Artifact-based informational review of SKILL.md, metadata, install specs, static scan signals, and capability signals. ClawScan does not execute the skill or run runtime probes.

What this means

If used on a private folder, the resulting output may reveal sensitive project names, personal filenames, or directory structure to the agent conversation.

Why it was flagged

The skill exposes a local shell-based find command to enumerate a directory tree.
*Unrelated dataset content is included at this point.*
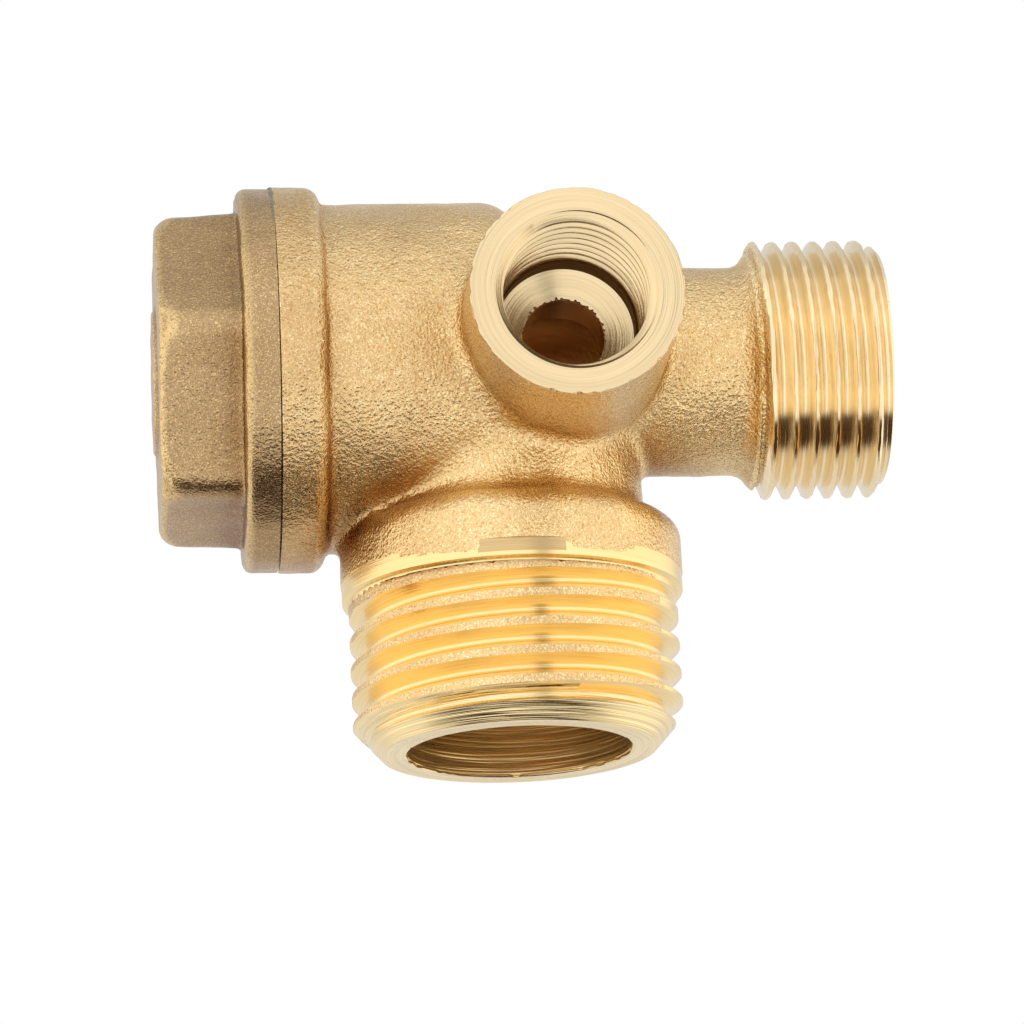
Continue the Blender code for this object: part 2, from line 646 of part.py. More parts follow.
def build_valve():
    clear_scene()
    frame = bpy.data.objects.new("valve_frame", None)
    frame.location = ORIGIN_SHIFT
    bpy.context.collection.objects.link(frame)
    cast_brass = make_material("cast_brass", (0.55, 0.36, 0.13), 1.0, 0.45)
    dark_bronze = make_material("dark_bronze", (0.30, 0.21, 0.11), 1.0, 0.5)
    turned_brass = make_material("turned_brass", (0.80, 0.58, 0.25), 1.0, 0.25)
    rubber = make_material("black_rubber", (0.02, 0.02, 0.02), 0.0, 0.7)
    steel = make_material("spring_steel", (0.62, 0.61, 0.58), 1.0, 0.3)
    build_body(frame, cast_brass)
    build_cap(frame, dark_bronze)
    build_seal_ring(frame, rubber)
    build_spring(frame, steel)
    build_poppet(frame, turned_brass)
    build_seal_disc(frame, rubber)


build_valve()
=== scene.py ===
"""Looks of a three-port brass check valve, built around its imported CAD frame.

Shapes are worked out in millimetres in the valve's drawing frame: the tank
port's axis is x = 0, y = 0, its end face is z = 0, and the barrel's axis runs
along x at a height of AXIS_HEIGHT. The function place_mesh turns them into
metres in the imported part's frame.
"""

import math

import bmesh
import bpy
import numpy as np
from mathutils import Matrix, Vector


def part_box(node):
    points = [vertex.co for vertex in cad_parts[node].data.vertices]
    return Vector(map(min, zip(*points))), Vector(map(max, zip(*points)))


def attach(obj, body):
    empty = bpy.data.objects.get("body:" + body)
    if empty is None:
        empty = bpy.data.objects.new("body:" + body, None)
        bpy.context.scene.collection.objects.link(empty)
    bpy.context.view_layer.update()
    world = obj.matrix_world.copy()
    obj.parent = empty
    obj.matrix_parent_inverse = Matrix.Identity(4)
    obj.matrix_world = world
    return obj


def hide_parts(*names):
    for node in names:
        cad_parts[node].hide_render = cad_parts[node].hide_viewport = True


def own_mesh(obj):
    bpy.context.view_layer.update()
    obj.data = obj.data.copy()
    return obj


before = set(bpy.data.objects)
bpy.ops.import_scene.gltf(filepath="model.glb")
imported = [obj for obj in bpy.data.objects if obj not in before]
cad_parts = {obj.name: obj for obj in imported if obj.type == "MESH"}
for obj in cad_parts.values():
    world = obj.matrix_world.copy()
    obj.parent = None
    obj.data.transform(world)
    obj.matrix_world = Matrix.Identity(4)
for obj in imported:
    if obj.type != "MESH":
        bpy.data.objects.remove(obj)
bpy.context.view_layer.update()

# Camera. A long lens a little to the left of the valve and well below its axis,
# rolled a few degrees, as a tabletop product shot of a hanging or raised part.
# The drawing frame is found from the body's inlet end, boss end and underside.
MM = 0.001
INLET_END = 24.3
BOSS_REACH = 17.7
body_low, body_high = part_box("valve_body")
DRAWING_ORIGIN = Vector((body_high.x - INLET_END * MM, body_low.y + BOSS_REACH * MM, body_low.z))
CAMERA_AZIMUTH = math.radians(-5.19)
CAMERA_ELEVATION = math.radians(-15.585)
CAMERA_ROLL = math.radians(2.69)
CAMERA_DISTANCE = 328.28
CAMERA_TARGET = Vector((0.231, 0.0, 15.728))
CAMERA_LENS = 180.56
CAMERA_SENSOR = 36
CAMERA_NEAR = 0.01
CAMERA_FAR = 10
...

This is purpose-aligned and read-only in the provided instructions, but users should choose paths intentionally because filenames and folder names may be sensitive.

Skill content
allowed-tools: Bash(find:*) ... find <DIR_PATH> -maxdepth 3 | sort | sed 's|[^/]*/|  |g'
Recommendation

Use it only on directories whose file and folder names you are comfortable displaying, and specify a reasonable depth for large folders.

What this means

On an unusual system without grep, the helper script could fail even though the declared requirements appear satisfied.

Why it was flagged

The script uses grep, while the declared requirements list find, sort, and sed. This is a minor dependency declaration gap rather than suspicious behavior.

Skill content
if ! echo "$DEPTH" | grep -qE '^[0-9]+$'; then
Recommendation

The publisher should add grep to the required binaries, or avoid using it in the script.